May 14, a day that likely means little to most of us, was a day with a significant impact on the apple crop in the region.
“The apples we have certainly are fine, but it will be 50 to 60 percent of our normal crop,” said Dan Boyer of Ridge Top Orchards in Fishertown, Bedford County.
That weather hiccup that cut deeply into Boyer’s harvest had little or no impact on the apple crop nationwide, where production is expected to be13 percent higher than 2012, with an estimated more than 246 million bushels.
The harvest will be 10 percent higher than the five year average and
14 percent greater than the 2012 harvest, according to figures provided by Wendy Bannen of the U. S. Apple Association.
Locally, the late-season freeze that night pushed temperatures to 25 and 26 degrees at Boyer’s orchard, located just off Route 56. It was enough to freeze some of the nicest apples on the trees.
“It was a long cold night, that night. We had very small apples on the trees – 3 to 4 millimeters in diameter – and they just froze in place,” he said.
The bloom was over and it took a month until the folks at Ridgetop fully realized the extent of loss to the trees in the 450-acre orchard.
“We didn’t think it was going to be as rough as it was,” Boyer said. “But we’re thankful for what he have.”
Much of the crop was lost at a tiny orchard operation in Somerset County, leaving the operators to reduce the hours at the orchard.
“It’s pretty slight. I might have 5 to 10 percent this year,” said Allen Airesman of the apple trees in his 5.5-acre orchard.
Airesman, who sells his crop at the intersection of Bakersville and Edie roads, said he got hit by frost the first week of May and thought he had dodged the bullet.
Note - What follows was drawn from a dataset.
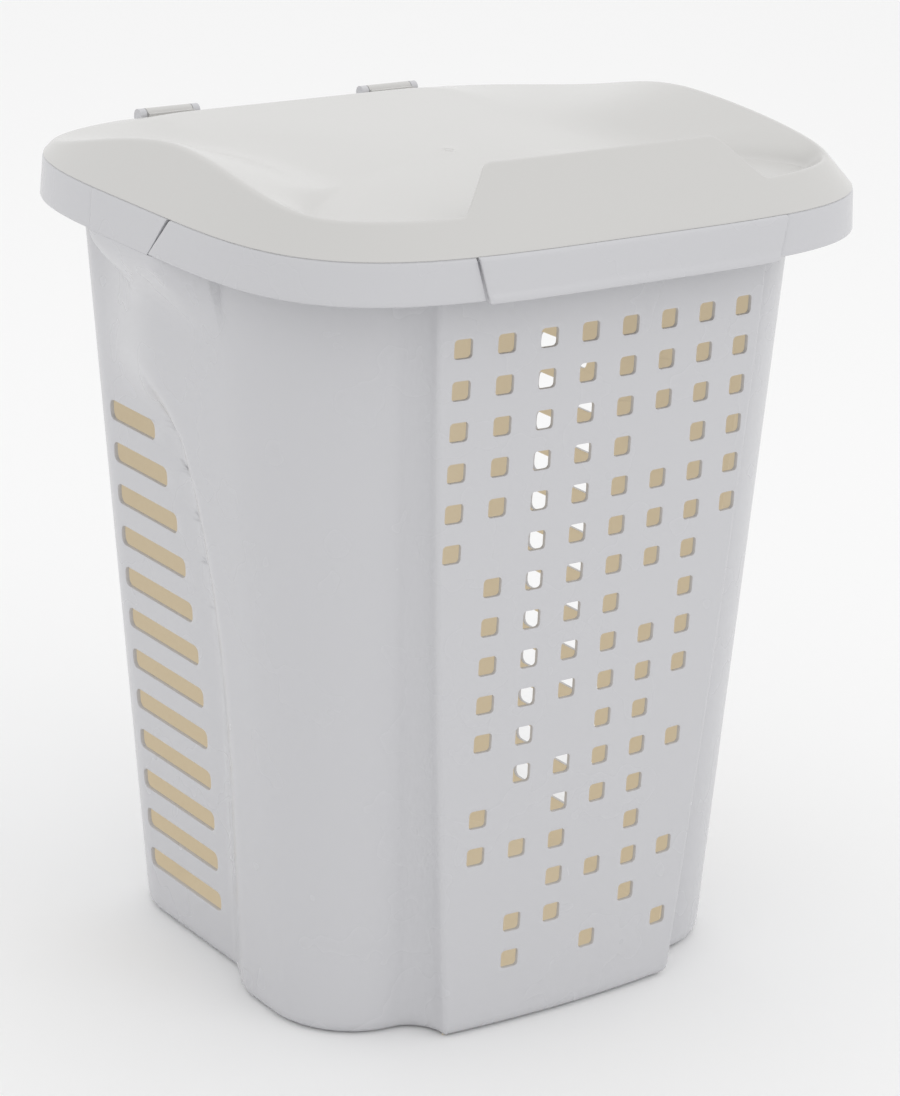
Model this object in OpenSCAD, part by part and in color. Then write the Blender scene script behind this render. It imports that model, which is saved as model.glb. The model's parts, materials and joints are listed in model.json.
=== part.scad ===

“Then, I got it, bam,” he said of the mid-May frost. “We’re not going to have a whole lot of anything.”
Sales at Airesman’s market will be reduced to all day Saturday and noon to 5 p.m. Sunday until the apple crop and the cider run out.
From a statewide perspective, the May 14 frost had a negative impact on just a small number of growers, said Julie Bancroft, executive director of the Pennsylvania Apple Marketing Program.
“I would say there was very limited damage,” she said. “We have growers all over the state.”
Statewide estimates are the crop will total just less than
10 million bushels, down a little from the 10.5 million bushels of 2012.
“The fruit size is looking good right now, and all of the varieties will be available,” she said.
The mid-May cold temperatures impacted not only those in Bedford and Somerset counties, but in other parts of the state as well, said Robert Crassweller, professor of horticulture at Penn State.
The unseasonably warm spring of 2012 brought one of the earliest apple bloom seasons on record, Crassweller said.
This year, the bloom season was about normal, but the mid-May cold snap is impacting the harvest.
“The end result was that in some orchards at lower elevations there was little or no fruit,” he said. “As you progressed up higher elevations there was less damage.”
In some cases reported to Crassweller, there is little or no fruit on the lower half of the tree where the temperature was lower, and then a better crop at the top of the same tree where temperatures were slightly warmer.
The big winners this year are the states of New York and Michigan, which in 2012 had at or near records for apple loss due to cold spring temperatures.
The nationwide apple crop means prices for table fruit likely will not increase and retailers should be offering some attractive specials, Boyer said.
Adams County leads the state in apple production and the apple association and the United States Department of Agricultural Statistical Services lists Pennsylvania as fourth in apple production nationwide.
Washington state leads the country with New York coming in a far second and Michigan is third. California is just after Pennsylvania followed by Virginia.